EXERCISE PROMPT - Print the listing below exactly.

DATA SEGMENT -

** BEGIN **

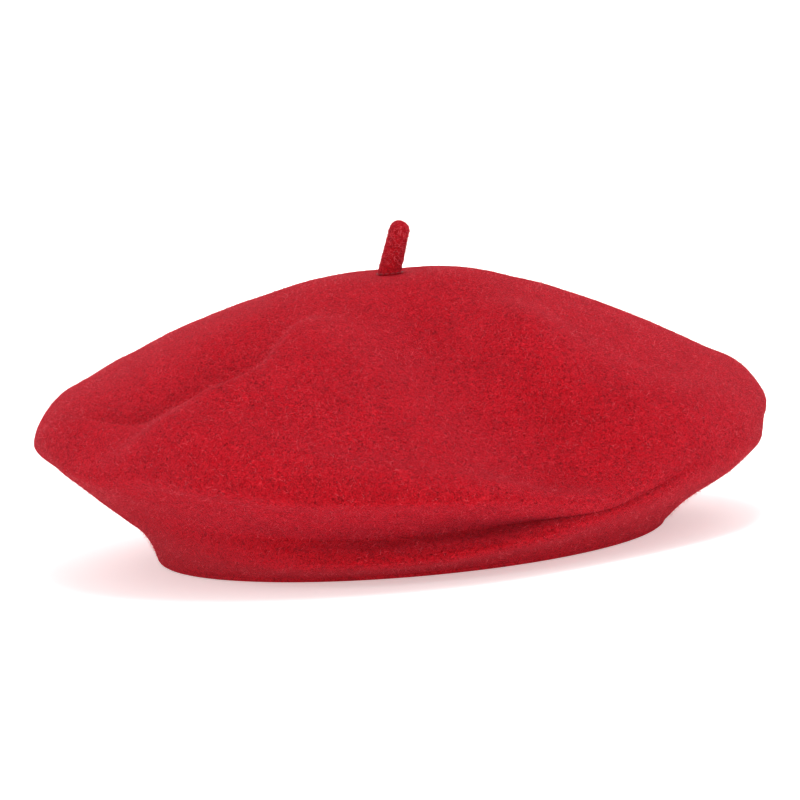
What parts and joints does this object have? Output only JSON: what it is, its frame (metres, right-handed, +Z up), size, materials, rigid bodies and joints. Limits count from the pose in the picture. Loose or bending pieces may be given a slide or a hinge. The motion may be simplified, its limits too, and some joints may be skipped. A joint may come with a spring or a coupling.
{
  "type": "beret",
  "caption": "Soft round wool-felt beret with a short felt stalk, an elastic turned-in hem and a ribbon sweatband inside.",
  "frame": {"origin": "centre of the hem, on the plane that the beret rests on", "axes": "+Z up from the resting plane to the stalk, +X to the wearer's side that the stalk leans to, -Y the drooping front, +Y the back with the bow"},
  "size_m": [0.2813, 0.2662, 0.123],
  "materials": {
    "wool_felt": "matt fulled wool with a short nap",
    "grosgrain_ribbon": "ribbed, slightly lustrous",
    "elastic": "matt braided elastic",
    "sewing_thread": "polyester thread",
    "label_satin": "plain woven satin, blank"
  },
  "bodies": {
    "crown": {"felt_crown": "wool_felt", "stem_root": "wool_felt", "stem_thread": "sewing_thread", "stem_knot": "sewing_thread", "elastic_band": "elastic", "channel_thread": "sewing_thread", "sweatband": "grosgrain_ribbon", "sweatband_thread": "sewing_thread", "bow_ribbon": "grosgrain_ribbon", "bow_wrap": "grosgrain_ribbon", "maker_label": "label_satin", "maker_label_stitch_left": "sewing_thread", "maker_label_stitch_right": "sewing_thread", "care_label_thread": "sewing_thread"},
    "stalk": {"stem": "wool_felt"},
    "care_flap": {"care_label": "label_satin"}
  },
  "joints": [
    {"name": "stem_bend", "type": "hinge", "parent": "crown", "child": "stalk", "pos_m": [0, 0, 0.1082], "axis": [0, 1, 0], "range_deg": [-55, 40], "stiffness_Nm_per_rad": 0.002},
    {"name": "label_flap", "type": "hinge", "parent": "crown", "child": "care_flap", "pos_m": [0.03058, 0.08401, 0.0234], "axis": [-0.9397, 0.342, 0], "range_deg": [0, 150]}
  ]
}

** END **

COMPLETE OUTPUT -
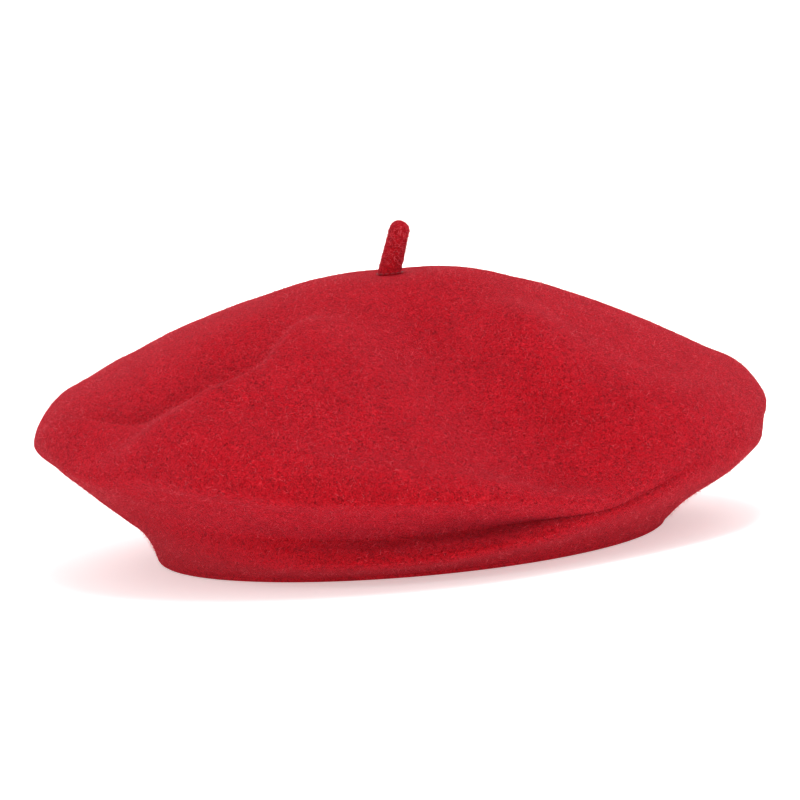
What parts and joints does this object have? Output only JSON: what it is, its frame (metres, right-handed, +Z up), size, materials, rigid bodies and joints. Limits count from the pose in the picture. Loose or bending pieces may be given a slide or a hinge. The motion may be simplified, its limits too, and some joints may be skipped. A joint may come with a spring or a coupling.
{
  "type": "beret",
  "caption": "Soft round wool-felt beret with a short felt stalk, an elastic turned-in hem and a ribbon sweatband inside.",
  "frame": {"origin": "centre of the hem, on the plane that the beret rests on", "axes": "+Z up from the resting plane to the stalk, +X to the wearer's side that the stalk leans to, -Y the drooping front, +Y the back with the bow"},
  "size_m": [0.2813, 0.2662, 0.123],
  "materials": {
    "wool_felt": "matt fulled wool with a short nap",
    "grosgrain_ribbon": "ribbed, slightly lustrous",
    "elastic": "matt braided elastic",
    "sewing_thread": "polyester thread",
    "label_satin": "plain woven satin, blank"
  },
  "bodies": {
    "crown": {"felt_crown": "wool_felt", "stem_root": "wool_felt", "stem_thread": "sewing_thread", "stem_knot": "sewing_thread", "elastic_band": "elastic", "channel_thread": "sewing_thread", "sweatband": "grosgrain_ribbon", "sweatband_thread": "sewing_thread", "bow_ribbon": "grosgrain_ribbon", "bow_wrap": "grosgrain_ribbon", "maker_label": "label_satin", "maker_label_stitch_left": "sewing_thread", "maker_label_stitch_right": "sewing_thread", "care_label_thread": "sewing_thread"},
    "stalk": {"stem": "wool_felt"},
    "care_flap": {"care_label": "label_satin"}
  },
  "joints": [
    {"name": "stem_bend", "type": "hinge", "parent": "crown", "child": "stalk", "pos_m": [0, 0, 0.1082], "axis": [0, 1, 0], "range_deg": [-55, 40], "stiffness_Nm_per_rad": 0.002},
    {"name": "label_flap", "type": "hinge", "parent": "crown", "child": "care_flap", "pos_m": [0.03058, 0.08401, 0.0234], "axis": [-0.9397, 0.342, 0], "range_deg": [0, 150]}
  ]
}